Friday, December 2, 2011

Camel Toe: The Magazine ( Patent Pending )

I never thought I would find inspiration in Cosmo, (other than being inspired to think up of various euphemisms for genitals) but I did.


I'd like to start a magazine as a counterpart to Cosmo- Camel Toe.


You see, Cosmo is marketed towards fun and fearless females. Fashionistas and go-getting sassy gals who can ride a dick like an Indian Prince rides an elephant. Women who have careers and a vibrator. Wonderful women. Women with their shit not only together, but rose-scented and tinted magenta-lavender.

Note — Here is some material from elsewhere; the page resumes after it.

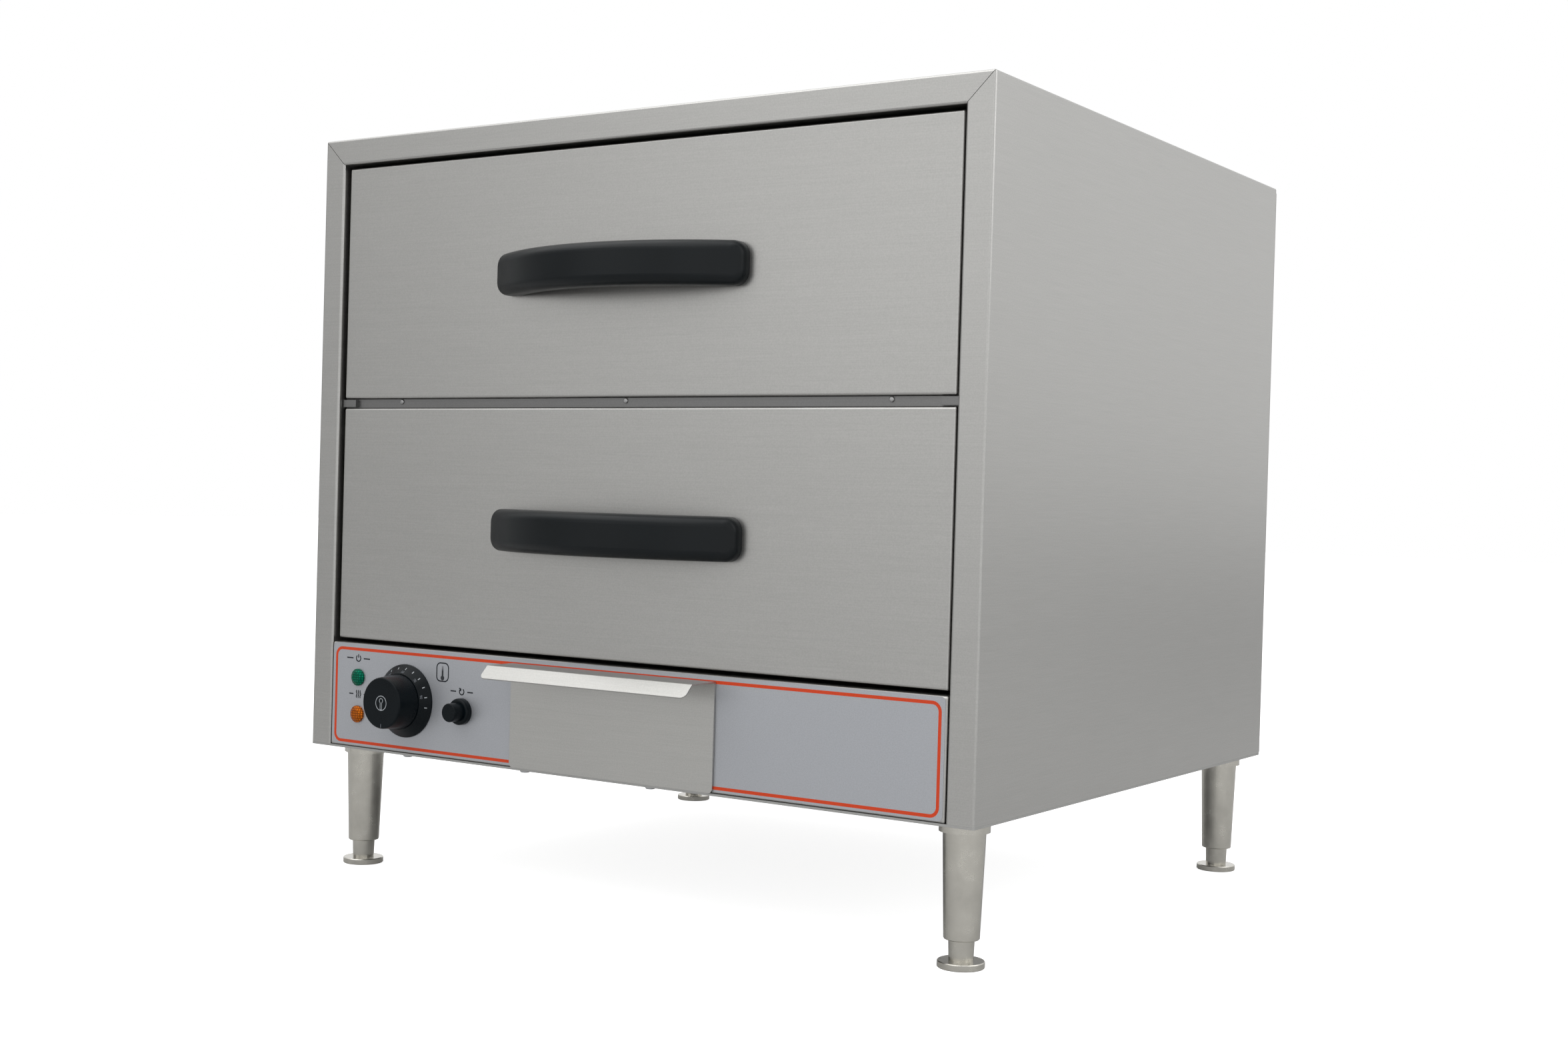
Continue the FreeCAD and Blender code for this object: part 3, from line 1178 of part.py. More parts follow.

Camel Toe would be a magazine for bitter, overweight, desperate but uselessly hopeful women. This is a magazine for the generation of girls who grew up reading and believing the Twilight Myth, only to grow up into stern-faced secretaries who only have their abortion receipt to remind them of their love affair with a pale cannibalistic vampire-wannabe.  This is a magazine that will serve to provide more accurate and all-inclusive illusions for the pathetically delusional.


So instead of delving into the various style options of the season, I'll have a section devoted to finding the best possible bargains from the Ross discount rack. I'll go over a myriad of sweatpant styles, to find the most unflattering one. I'll give helpful tips on how to make your cat love you more ( "rub tuna on your body parts for a purr-fect night in") We'll have a Ben and Jerry's Flavor of the month.

Instead of embarrassing moments, I'll just have ladies write in their most successful blind dates ( "He kissed me and he waited till AFTER the date to vomit. I'll never forget his chivalry. )


The photo spread will have leather-skined grandmas posing in spanx, sitting on the lap of a very fit homosexual man. Jiffy pop in one hand, Virginia slim in the other.

I'll give advice on how to hag properly and where you can hang out to snag a gay best friend. I'll give you a top ten on lean-cuisine dinners.  Then, we can talk about how your mother screwed you up. We won't even bother with sex tips, but I can teach you how to bedazzle your vibrator.


Ladies isn't like the Ladies we supposed to be. Ladies get their dreams assaulted and destroyed- And I speak for them when I'm not seducing their husbands.